International Workshop 2001- Modinagar

This year has not been an easy one for South Asia : As I write, cruise missiles are hurting in neighbouring airspaces killing people. Earlier in the year Nepal reeled under the deadly Palace massacre; suicide bombers destroyed half the Sri Lankan Airlines fleet in Colombo; Bangladesh has been through another violent election and Kashmir continues to burn in the aftermath of the Agra summit between Pakistan and India.

It is at times like this that international workshops like ours assume a deeper significance. As friend and artist Lee Wen perceptively wrote in the aftermath of September 11, “... The situation of globalisation has its dangers that we must now try harder to understand ...across the plains of our endeavours it is cross-cultural activities that have been unfortunately neglected and is the lowest in priority in nearly all nations and societies despite all the increasing glaring signs of disparities everywhere.”

And so we continue - doggedly - with our preparations for another workshop which brings together artists from different parts of the world in an attempt to develop mutual understanding of our differences and similarities.

In November 2001, KHOJ organised a Network meeting. a Public Forum on South Asian/Asian art and an exhibition of art from Pakistan in Delhi. Despite the increased tension within the region post 09/11, over 25 artists and curators from the region attended.

The objective of the Network Meeting was to create a framework for a net based communications network which would offer artists in Asia/South Asia the chance to share and access information, opening up new communication links and leading to an increase of artistic activities within the region. Such a coming together of like-minded and committed persons was in itself a big step forward in the establishing of a communications network and the workshop clearly established the felt need for communication within the region: for the sharing of resources and knowledge and the development of a “voice” in the international scenario.

Our commitment towards working with artists in the region has been extremely successful, as two new workshops have developed in the region. The Vasl workshops held in January 2001 in Gadani in Pakistan and the Teertha workshop at Lunuganga in Colombo in September this year were unprecedented successes. Both these workshops were attended by artists from India. We are now working towards establishing a net-based communications network in the region and a first meeting inviting artists, curators and workshop coordinators from the region is being organized in November this year.

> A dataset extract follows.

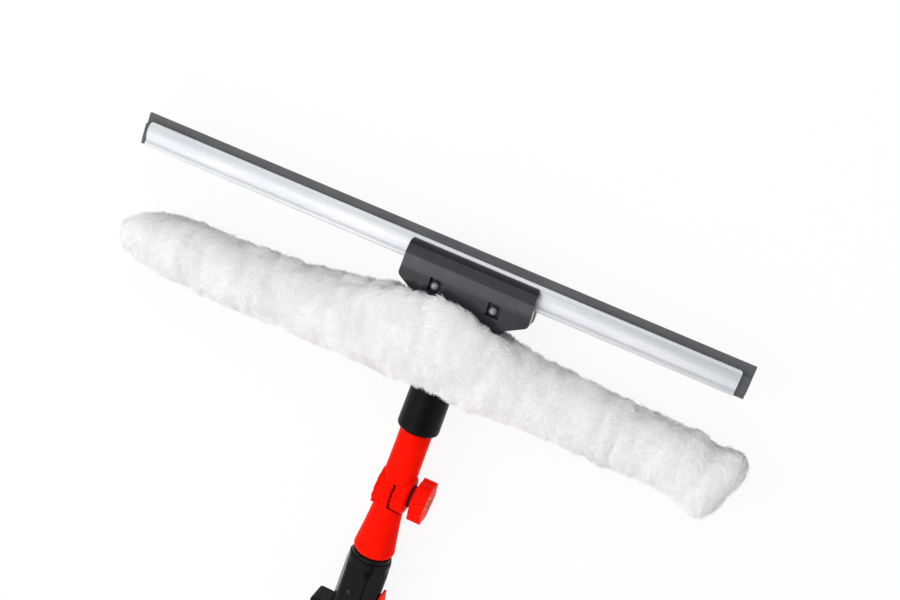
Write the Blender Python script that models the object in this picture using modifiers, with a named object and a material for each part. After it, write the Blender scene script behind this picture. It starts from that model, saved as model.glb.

The next steps would be the development of technical expertise to take the ideas expressed at the meeting forward. The day long public forum entitled “Chaos or Congruence”, was possibly the first such forum to be held in South Asia which gave a critical overview of contemporary art practice in the visual arts of South Asia / Asia. Situated within a socio political context, the presentations problematized the differences, similarities and overlaps of cultural practice within the region. The essays reproduced in this catalogue will be, we hope, an important contribution to promoting critical dialogue in South Asia / Asia.

The exhibition, “Manoevering Miniatures” contemporary paintings from Pakistan, which opened at the India International Centre gallery during the network meeting, provoked at several levels. Curated by Virginia Whiles, visiting professor at the National College of Art in Lahore, the exhibition raised several pertinent questions of ‘tradition’ and “authenticity”; of cultural stereotyping vis a vis the international gaze and of indigenous social issues to practices within contemporary art from east and west.

The exhibition was received with great enthusiasm in Delhi, but came under threat in Mumbai after the attack on the Indian Parliament on Dec 13, 2001 and had to be brought down within days of its opening. The artists were on edge given the sharp communal sentiments running rife through the country.

Perhaps the biggest challenge today is to keep dialogue within the region alive.

While complex questions of identity and definition, of perceived positions of hegemony and power; of the very notion of “South Asia” itself need to be addressed, a shift in paradigms can only come about through the exploration of similarities and differences on the ground. We believe that if we focus only on the contradictions of our situation, we will suffer from paralysis - while what we need today, more than ever, is mutual action.